Casi 17 años después y tras seis años como reina, se podrá decir que no es la más sonriente de las soberanas, pero cuesta encontrarle fallos en un trabajo que se ha tomado con la misma profesionalidad que cuando ejercía de periodista. Solo su perfeccionismo y afán de control parecen pasarle factura, como ocurrió en el famoso rifirrafe con la reina Sofía a la salida de la catedral de Palma y con sus hijas, la princesa Leonor y la infanta Sofía, de por medio.
Con doña Sofía estratégicamente relegada a un segundo plano público que trata de disimular la ausencia del rey Juan Carlos, la presencia de la reina Letizia se multiplica y visibiliza aún más. Ella y la monarquía ya miran hacia el futuro y en algunas citas, incluso de carácter informal, empieza a ceder protagonismo a la heredera, la princesa Leonor.

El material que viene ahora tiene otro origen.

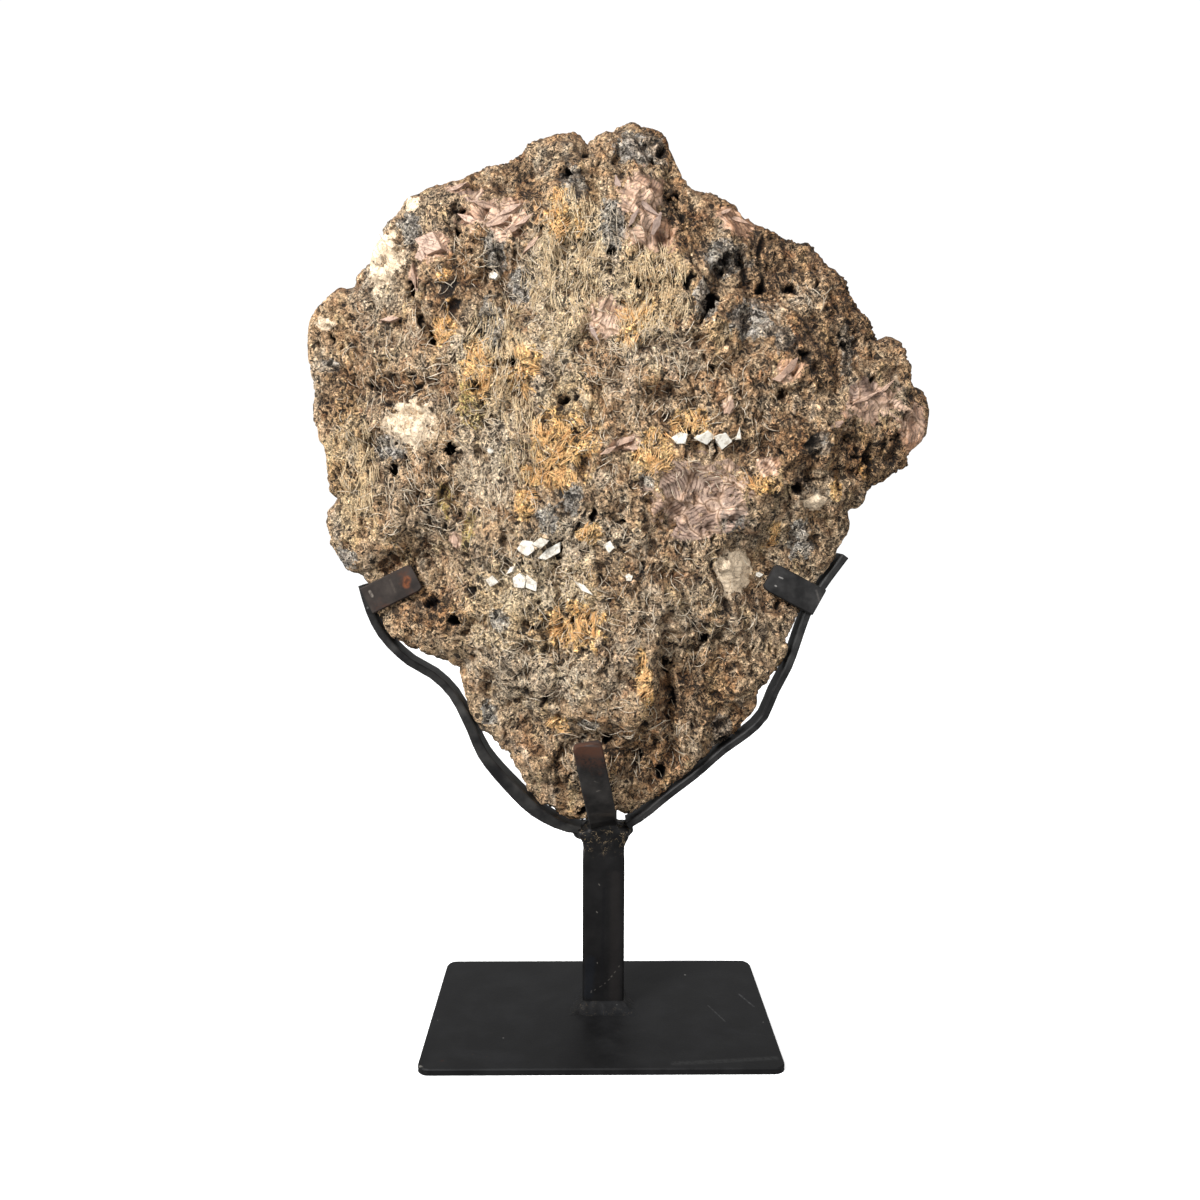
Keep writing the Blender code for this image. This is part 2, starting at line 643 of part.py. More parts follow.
def build_stone(arm_inner_lines, material):
    """One solid: rough relief in front, a broken rim, and a flat sawn face behind."""
    outline = stone_outline(arm_inner_lines)
    middle = np.array(STONE_MIDDLE)
    front_ring = middle + (outline - middle) * FRONT_RING
    back_ring = middle + (outline - middle) * BACK_RING
    points = face_points(front_ring)
    count = len(outline)
    placed, faces = fill_outline(front_ring, points)
    flat = np.array(placed)
    depth = clear_of_claws(flat, STONE_BACK - thickness(flat, outline))
    shape = bmesh.new()
    front = [shape.verts.new((x, y, z)) for (x, z), y in zip(placed, depth)]
    for face in faces:
        shape.faces.new([front[i] for i in face])
    widest = []
    for x, z in outline:
        widest.append(shape.verts.new((x, RIM_WIDEST + BULGE * RIM_BULGE.at(x, 0.0, z), z)))
    back = [shape.verts.new((x, STONE_BACK, z)) for x, z in back_ring]
    for upper, lower in ((front[:count], widest), (widest, back)):
        for i in range(count):
            j = (i + 1) % count
            shape.faces.new((upper[i], upper[j], lower[j], lower[i]))
    _, back_faces = fill_outline(back_ring, np.empty((0, 2)))
    for face in back_faces:
        shape.faces.new([back[i] for i in reversed(face)])
    bmesh.ops.triangulate(shape, faces=shape.faces)
    return add_object("stone", shape, material, 60.0)


def main():
    """Build the stand, then the stone in its seat."""
    clear_scene()
    iron = make_material("blackened_iron", BLACK_IRON, 0.45, 0.6)
    weld = make_material("weld_bead", WELD_IRON, 0.55, 0.6)
    agate = make_material("rough_agate", ROUGH_AGATE, 0.85, 0.0)
    left_outer, left_inner = arm_edges(LEFT_ARM_EDGE, LEFT_ARM_THICK, 1.0)
    right_outer, right_inner = arm_edges(RIGHT_ARM_EDGE, RIGHT_ARM_THICK, -1.0)
    build_base_plate(iron)
    build_post(iron)
    build_base_weld(weld)
    build_head_weld(weld)
    build_arm("left_arm", left_outer, left_inner, iron)
    build_arm("right_arm", right_outer, right_inner, iron)
    for claw in CLAWS:
        build_claw(claw, iron)
    build_stone((left_inner, right_inner), agate)


main()
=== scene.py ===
"""Dresses a rough agate and the iron stand that holds it, and sets them in a plain studio.

Places on the stone are in millimetres and MM turns them into metres. X runs to the viewer's right,
Y runs away from the viewer and Z runs up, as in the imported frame.
"""
import itertools
import json
import logging
import math
import random
from collections.abc import Iterator
from dataclasses import dataclass
from enum import Enum

import bmesh
import bpy
import numpy as np
from mathutils import Matrix, Vector, noise
from mathutils.bvhtree import BVHTree

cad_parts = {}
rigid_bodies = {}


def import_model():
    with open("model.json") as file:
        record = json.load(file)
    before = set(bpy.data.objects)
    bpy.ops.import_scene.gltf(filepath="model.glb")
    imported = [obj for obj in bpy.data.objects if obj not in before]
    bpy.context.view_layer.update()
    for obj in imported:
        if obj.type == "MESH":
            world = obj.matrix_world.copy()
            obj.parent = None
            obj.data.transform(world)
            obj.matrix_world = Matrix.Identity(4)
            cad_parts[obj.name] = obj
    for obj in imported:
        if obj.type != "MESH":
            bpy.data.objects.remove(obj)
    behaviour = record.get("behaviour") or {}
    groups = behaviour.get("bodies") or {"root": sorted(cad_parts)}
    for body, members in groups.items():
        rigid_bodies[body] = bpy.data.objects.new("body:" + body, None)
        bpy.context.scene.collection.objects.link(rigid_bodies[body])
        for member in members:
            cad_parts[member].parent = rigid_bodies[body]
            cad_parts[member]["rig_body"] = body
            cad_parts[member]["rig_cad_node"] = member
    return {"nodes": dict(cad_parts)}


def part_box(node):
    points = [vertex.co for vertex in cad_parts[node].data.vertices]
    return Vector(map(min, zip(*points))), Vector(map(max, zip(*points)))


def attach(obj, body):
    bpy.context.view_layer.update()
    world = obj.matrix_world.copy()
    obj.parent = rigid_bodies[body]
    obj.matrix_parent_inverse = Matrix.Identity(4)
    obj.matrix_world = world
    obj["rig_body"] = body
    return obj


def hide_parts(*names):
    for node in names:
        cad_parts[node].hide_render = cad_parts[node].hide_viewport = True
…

Con pequeños gestos, como ocurrió este verano cuando se mostró en el asiento delantero del vehículo que conducía don Felipe cuando la familia llegó a Marivent.
Ahora los rumores de que no se llevaba bien con el rey, el cordón sanitario con la infanta Cristina e Iñaki Urdangarin, la distancia con la familia..., se interpretan de otra manera. La altivez de la arribista que blandieron como crítica algunos, ha pasado a entenderse por muchos como la consecuencia del asombro de alguien que, llegada de fuera, percibió la ceguera de quienes creen que por su estatus todo les está permitido. También como la fiereza disimulada de una esposa y una madre por salvaguardar la posición y el futuro de los suyos.
Aprovechar su potencial es la asignatura pendiente de una casa real que debe modernizarse y convertir el trabajo y la transparencia en su bandera. Los hechos se han empeñado en demostrar que los mayores enemigos de la institución monárquica jugaban en casa y no necesitaban de la ayuda de nadie externo para hacer tambalear sus cimientos.